Available records:
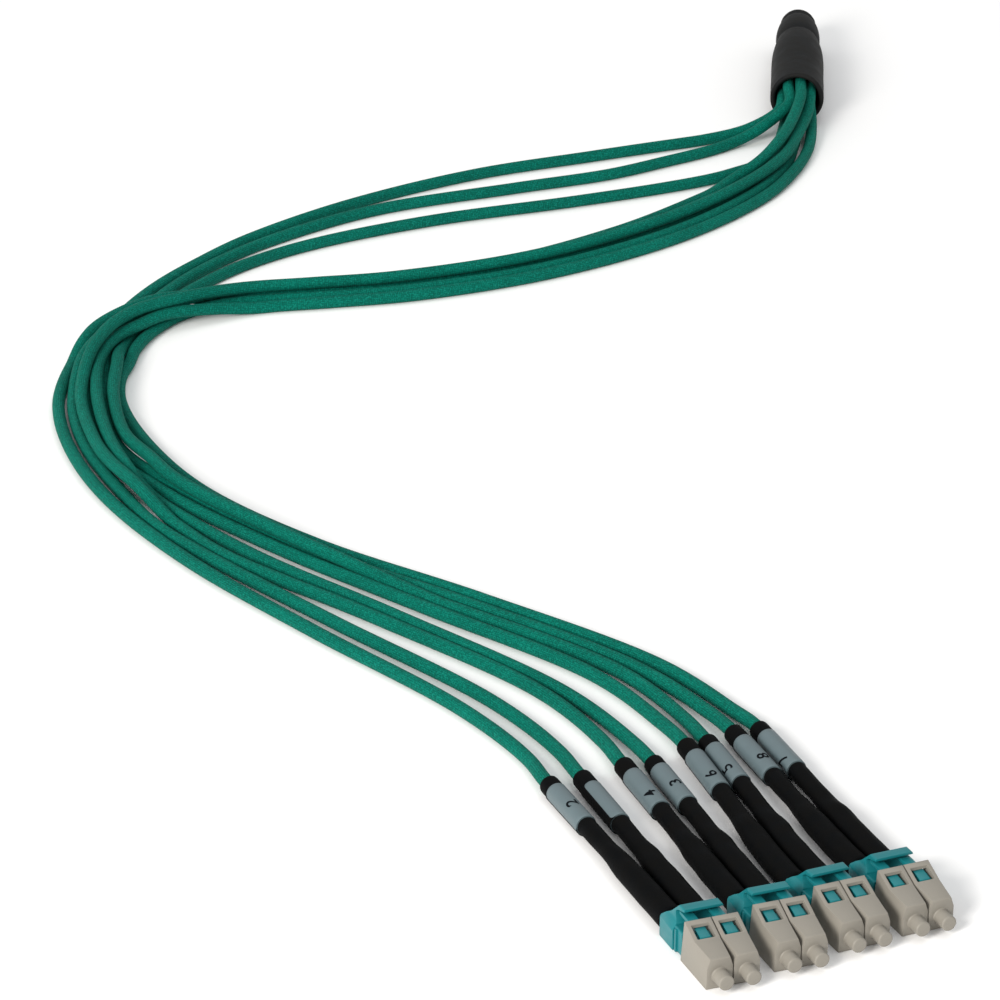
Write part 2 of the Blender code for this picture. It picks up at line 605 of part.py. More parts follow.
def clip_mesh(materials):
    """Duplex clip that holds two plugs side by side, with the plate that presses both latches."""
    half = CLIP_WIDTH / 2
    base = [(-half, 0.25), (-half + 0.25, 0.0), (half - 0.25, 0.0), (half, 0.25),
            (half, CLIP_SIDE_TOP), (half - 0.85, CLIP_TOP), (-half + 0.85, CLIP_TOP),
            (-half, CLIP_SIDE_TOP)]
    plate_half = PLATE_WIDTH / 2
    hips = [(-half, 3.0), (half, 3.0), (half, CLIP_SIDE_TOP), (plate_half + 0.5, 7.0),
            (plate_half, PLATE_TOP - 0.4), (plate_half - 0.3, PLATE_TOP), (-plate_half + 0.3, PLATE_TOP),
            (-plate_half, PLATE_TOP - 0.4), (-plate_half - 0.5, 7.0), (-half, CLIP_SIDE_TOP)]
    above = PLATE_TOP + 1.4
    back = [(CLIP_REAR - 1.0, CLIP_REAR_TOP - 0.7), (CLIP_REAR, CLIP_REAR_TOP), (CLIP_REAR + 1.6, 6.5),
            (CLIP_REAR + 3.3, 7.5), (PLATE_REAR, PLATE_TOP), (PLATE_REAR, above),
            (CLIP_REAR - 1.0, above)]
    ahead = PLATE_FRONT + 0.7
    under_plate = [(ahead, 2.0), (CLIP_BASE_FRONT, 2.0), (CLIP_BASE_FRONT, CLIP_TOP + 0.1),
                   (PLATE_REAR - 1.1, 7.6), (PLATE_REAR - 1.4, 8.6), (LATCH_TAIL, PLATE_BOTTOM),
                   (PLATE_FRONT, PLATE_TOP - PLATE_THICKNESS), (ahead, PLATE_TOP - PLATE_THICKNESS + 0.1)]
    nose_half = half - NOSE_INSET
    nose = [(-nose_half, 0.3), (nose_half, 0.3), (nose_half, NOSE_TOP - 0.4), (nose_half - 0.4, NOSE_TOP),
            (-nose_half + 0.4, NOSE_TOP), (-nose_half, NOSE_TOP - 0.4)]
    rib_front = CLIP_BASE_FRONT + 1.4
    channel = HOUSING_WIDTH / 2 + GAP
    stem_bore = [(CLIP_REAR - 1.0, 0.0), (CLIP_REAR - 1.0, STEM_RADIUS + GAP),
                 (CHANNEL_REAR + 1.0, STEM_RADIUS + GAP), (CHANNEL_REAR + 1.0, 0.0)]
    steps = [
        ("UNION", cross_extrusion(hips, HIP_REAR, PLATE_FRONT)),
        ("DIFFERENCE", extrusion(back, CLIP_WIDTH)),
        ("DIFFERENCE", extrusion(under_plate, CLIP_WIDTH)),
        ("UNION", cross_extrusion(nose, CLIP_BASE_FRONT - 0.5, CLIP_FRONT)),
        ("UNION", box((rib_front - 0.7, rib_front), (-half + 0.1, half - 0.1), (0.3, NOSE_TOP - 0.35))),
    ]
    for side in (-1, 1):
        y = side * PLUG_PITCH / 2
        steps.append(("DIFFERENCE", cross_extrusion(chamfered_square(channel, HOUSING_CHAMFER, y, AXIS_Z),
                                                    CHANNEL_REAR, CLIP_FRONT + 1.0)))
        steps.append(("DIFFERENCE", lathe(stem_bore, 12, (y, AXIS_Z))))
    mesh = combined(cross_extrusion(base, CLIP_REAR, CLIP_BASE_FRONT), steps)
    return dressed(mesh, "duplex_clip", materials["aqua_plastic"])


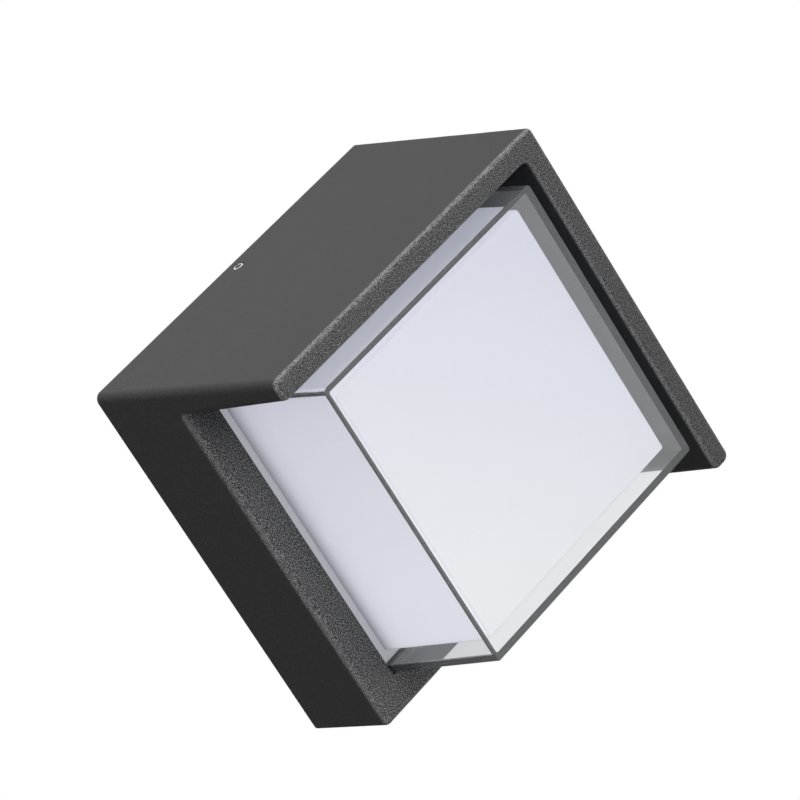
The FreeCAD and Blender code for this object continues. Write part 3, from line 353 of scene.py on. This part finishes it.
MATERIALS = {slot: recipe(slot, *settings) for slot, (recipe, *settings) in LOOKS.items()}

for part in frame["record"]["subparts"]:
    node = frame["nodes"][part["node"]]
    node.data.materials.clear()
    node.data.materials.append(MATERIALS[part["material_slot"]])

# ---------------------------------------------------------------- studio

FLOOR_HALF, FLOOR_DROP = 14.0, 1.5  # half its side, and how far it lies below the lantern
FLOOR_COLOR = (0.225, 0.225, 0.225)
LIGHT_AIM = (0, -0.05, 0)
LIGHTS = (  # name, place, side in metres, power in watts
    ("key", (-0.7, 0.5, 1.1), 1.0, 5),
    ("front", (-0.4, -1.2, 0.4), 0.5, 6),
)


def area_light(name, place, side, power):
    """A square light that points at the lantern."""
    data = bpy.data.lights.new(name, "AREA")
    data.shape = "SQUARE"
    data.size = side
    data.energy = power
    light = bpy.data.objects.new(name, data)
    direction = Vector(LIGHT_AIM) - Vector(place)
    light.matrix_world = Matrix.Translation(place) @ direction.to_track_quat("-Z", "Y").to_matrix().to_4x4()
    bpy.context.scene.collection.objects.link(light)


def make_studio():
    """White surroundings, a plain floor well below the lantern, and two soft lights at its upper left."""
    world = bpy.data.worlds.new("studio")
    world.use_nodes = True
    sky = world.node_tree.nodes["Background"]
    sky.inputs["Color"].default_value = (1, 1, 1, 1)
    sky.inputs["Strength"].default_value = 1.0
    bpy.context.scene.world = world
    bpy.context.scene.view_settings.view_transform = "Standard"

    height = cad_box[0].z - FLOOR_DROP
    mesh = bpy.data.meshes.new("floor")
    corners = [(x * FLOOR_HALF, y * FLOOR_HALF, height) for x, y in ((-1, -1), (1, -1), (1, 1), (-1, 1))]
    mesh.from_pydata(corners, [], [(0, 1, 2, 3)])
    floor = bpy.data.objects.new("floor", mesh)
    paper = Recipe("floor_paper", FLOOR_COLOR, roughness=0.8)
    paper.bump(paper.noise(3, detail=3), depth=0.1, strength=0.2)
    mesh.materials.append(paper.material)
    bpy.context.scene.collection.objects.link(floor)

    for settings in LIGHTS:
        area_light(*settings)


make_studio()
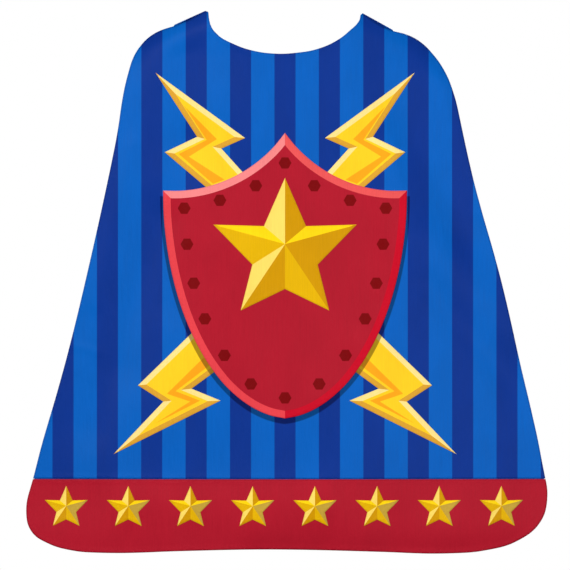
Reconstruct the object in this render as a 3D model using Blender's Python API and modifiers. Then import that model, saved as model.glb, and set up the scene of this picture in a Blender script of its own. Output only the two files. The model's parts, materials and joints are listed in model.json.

Direction: Repeat the entries exactly, all of them.

Response for this exercise:
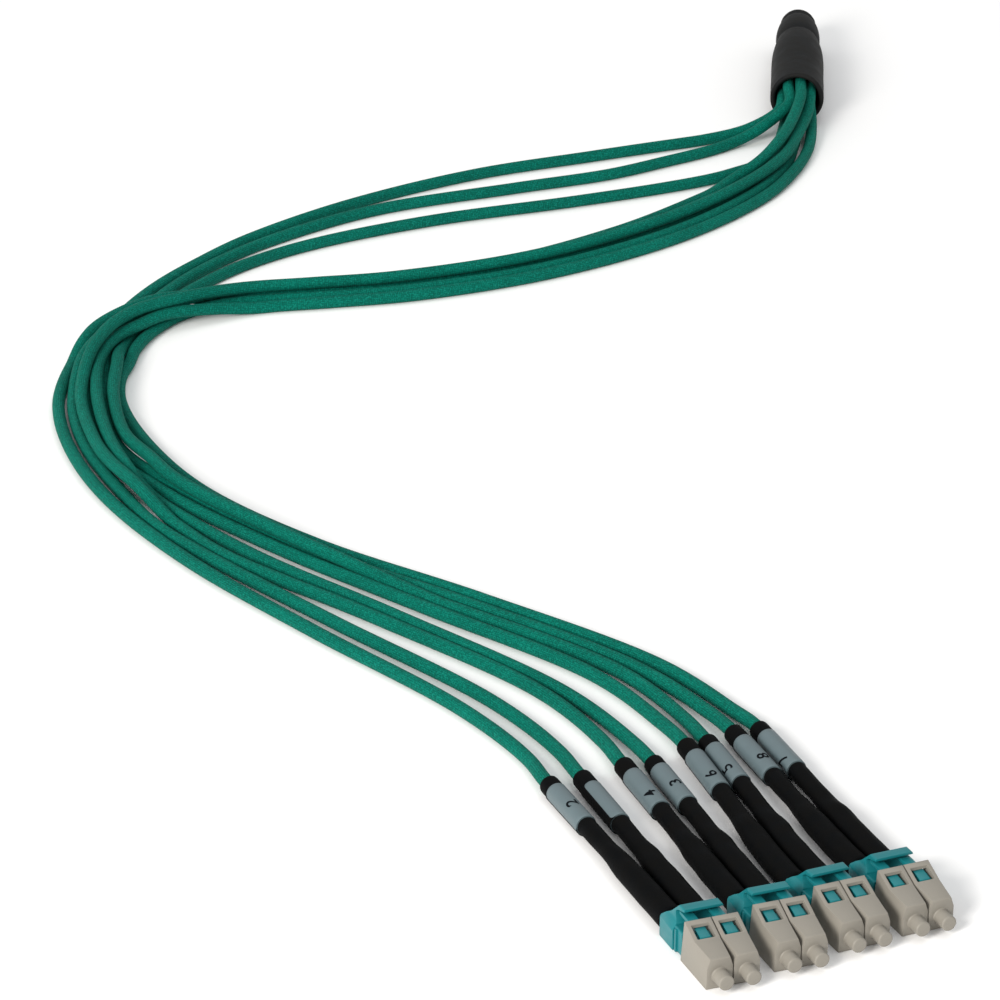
Write part 2 of the Blender code for this picture. It picks up at line 605 of part.py. More parts follow.
def clip_mesh(materials):
    """Duplex clip that holds two plugs side by side, with the plate that presses both latches."""
    half = CLIP_WIDTH / 2
    base = [(-half, 0.25), (-half + 0.25, 0.0), (half - 0.25, 0.0), (half, 0.25),
            (half, CLIP_SIDE_TOP), (half - 0.85, CLIP_TOP), (-half + 0.85, CLIP_TOP),
            (-half, CLIP_SIDE_TOP)]
    plate_half = PLATE_WIDTH / 2
    hips = [(-half, 3.0), (half, 3.0), (half, CLIP_SIDE_TOP), (plate_half + 0.5, 7.0),
            (plate_half, PLATE_TOP - 0.4), (plate_half - 0.3, PLATE_TOP), (-plate_half + 0.3, PLATE_TOP),
            (-plate_half, PLATE_TOP - 0.4), (-plate_half - 0.5, 7.0), (-half, CLIP_SIDE_TOP)]
    above = PLATE_TOP + 1.4
    back = [(CLIP_REAR - 1.0, CLIP_REAR_TOP - 0.7), (CLIP_REAR, CLIP_REAR_TOP), (CLIP_REAR + 1.6, 6.5),
            (CLIP_REAR + 3.3, 7.5), (PLATE_REAR, PLATE_TOP), (PLATE_REAR, above),
            (CLIP_REAR - 1.0, above)]
    ahead = PLATE_FRONT + 0.7
    under_plate = [(ahead, 2.0), (CLIP_BASE_FRONT, 2.0), (CLIP_BASE_FRONT, CLIP_TOP + 0.1),
                   (PLATE_REAR - 1.1, 7.6), (PLATE_REAR - 1.4, 8.6), (LATCH_TAIL, PLATE_BOTTOM),
                   (PLATE_FRONT, PLATE_TOP - PLATE_THICKNESS), (ahead, PLATE_TOP - PLATE_THICKNESS + 0.1)]
    nose_half = half - NOSE_INSET
    nose = [(-nose_half, 0.3), (nose_half, 0.3), (nose_half, NOSE_TOP - 0.4), (nose_half - 0.4, NOSE_TOP),
            (-nose_half + 0.4, NOSE_TOP), (-nose_half, NOSE_TOP - 0.4)]
    rib_front = CLIP_BASE_FRONT + 1.4
    channel = HOUSING_WIDTH / 2 + GAP
    stem_bore = [(CLIP_REAR - 1.0, 0.0), (CLIP_REAR - 1.0, STEM_RADIUS + GAP),
                 (CHANNEL_REAR + 1.0, STEM_RADIUS + GAP), (CHANNEL_REAR + 1.0, 0.0)]
    steps = [
        ("UNION", cross_extrusion(hips, HIP_REAR, PLATE_FRONT)),
        ("DIFFERENCE", extrusion(back, CLIP_WIDTH)),
        ("DIFFERENCE", extrusion(under_plate, CLIP_WIDTH)),
        ("UNION", cross_extrusion(nose, CLIP_BASE_FRONT - 0.5, CLIP_FRONT)),
        ("UNION", box((rib_front - 0.7, rib_front), (-half + 0.1, half - 0.1), (0.3, NOSE_TOP - 0.35))),
    ]
    for side in (-1, 1):
        y = side * PLUG_PITCH / 2
        steps.append(("DIFFERENCE", cross_extrusion(chamfered_square(channel, HOUSING_CHAMFER, y, AXIS_Z),
                                                    CHANNEL_REAR, CLIP_FRONT + 1.0)))
        steps.append(("DIFFERENCE", lathe(stem_bore, 12, (y, AXIS_Z))))
    mesh = combined(cross_extrusion(base, CLIP_REAR, CLIP_BASE_FRONT), steps)
    return dressed(mesh, "duplex_clip", materials["aqua_plastic"])


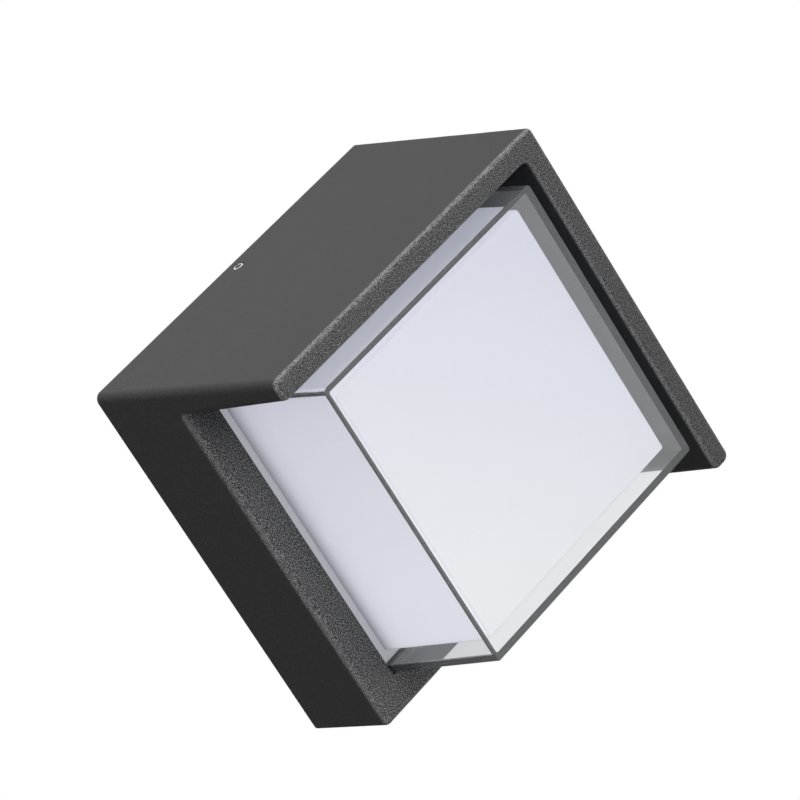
The FreeCAD and Blender code for this object continues. Write part 3, from line 353 of scene.py on. This part finishes it.
MATERIALS = {slot: recipe(slot, *settings) for slot, (recipe, *settings) in LOOKS.items()}

for part in frame["record"]["subparts"]:
    node = frame["nodes"][part["node"]]
    node.data.materials.clear()
    node.data.materials.append(MATERIALS[part["material_slot"]])

# ---------------------------------------------------------------- studio

FLOOR_HALF, FLOOR_DROP = 14.0, 1.5  # half its side, and how far it lies below the lantern
FLOOR_COLOR = (0.225, 0.225, 0.225)
LIGHT_AIM = (0, -0.05, 0)
LIGHTS = (  # name, place, side in metres, power in watts
    ("key", (-0.7, 0.5, 1.1), 1.0, 5),
    ("front", (-0.4, -1.2, 0.4), 0.5, 6),
)


def area_light(name, place, side, power):
    """A square light that points at the lantern."""
    data = bpy.data.lights.new(name, "AREA")
    data.shape = "SQUARE"
    data.size = side
    data.energy = power
    light = bpy.data.objects.new(name, data)
    direction = Vector(LIGHT_AIM) - Vector(place)
    light.matrix_world = Matrix.Translation(place) @ direction.to_track_quat("-Z", "Y").to_matrix().to_4x4()
    bpy.context.scene.collection.objects.link(light)


def make_studio():
    """White surroundings, a plain floor well below the lantern, and two soft lights at its upper left."""
    world = bpy.data.worlds.new("studio")
    world.use_nodes = True
    sky = world.node_tree.nodes["Background"]
    sky.inputs["Color"].default_value = (1, 1, 1, 1)
    sky.inputs["Strength"].default_value = 1.0
    bpy.context.scene.world = world
    bpy.context.scene.view_settings.view_transform = "Standard"

    height = cad_box[0].z - FLOOR_DROP
    mesh = bpy.data.meshes.new("floor")
    corners = [(x * FLOOR_HALF, y * FLOOR_HALF, height) for x, y in ((-1, -1), (1, -1), (1, 1), (-1, 1))]
    mesh.from_pydata(corners, [], [(0, 1, 2, 3)])
    floor = bpy.data.objects.new("floor", mesh)
    paper = Recipe("floor_paper", FLOOR_COLOR, roughness=0.8)
    paper.bump(paper.noise(3, detail=3), depth=0.1, strength=0.2)
    mesh.materials.append(paper.material)
    bpy.context.scene.collection.objects.link(floor)

    for settings in LIGHTS:
        area_light(*settings)


make_studio()
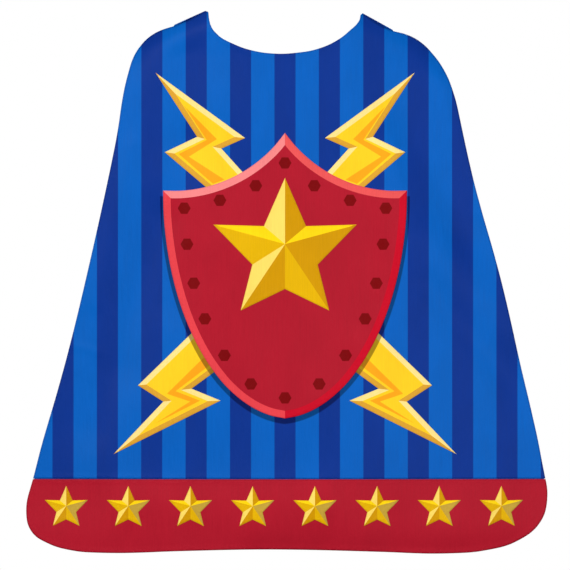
Reconstruct the object in this render as a 3D model using Blender's Python API and modifiers. Then import that model, saved as model.glb, and set up the scene of this picture in a Blender script of its own. Output only the two files. The model's parts, materials and joints are listed in model.json.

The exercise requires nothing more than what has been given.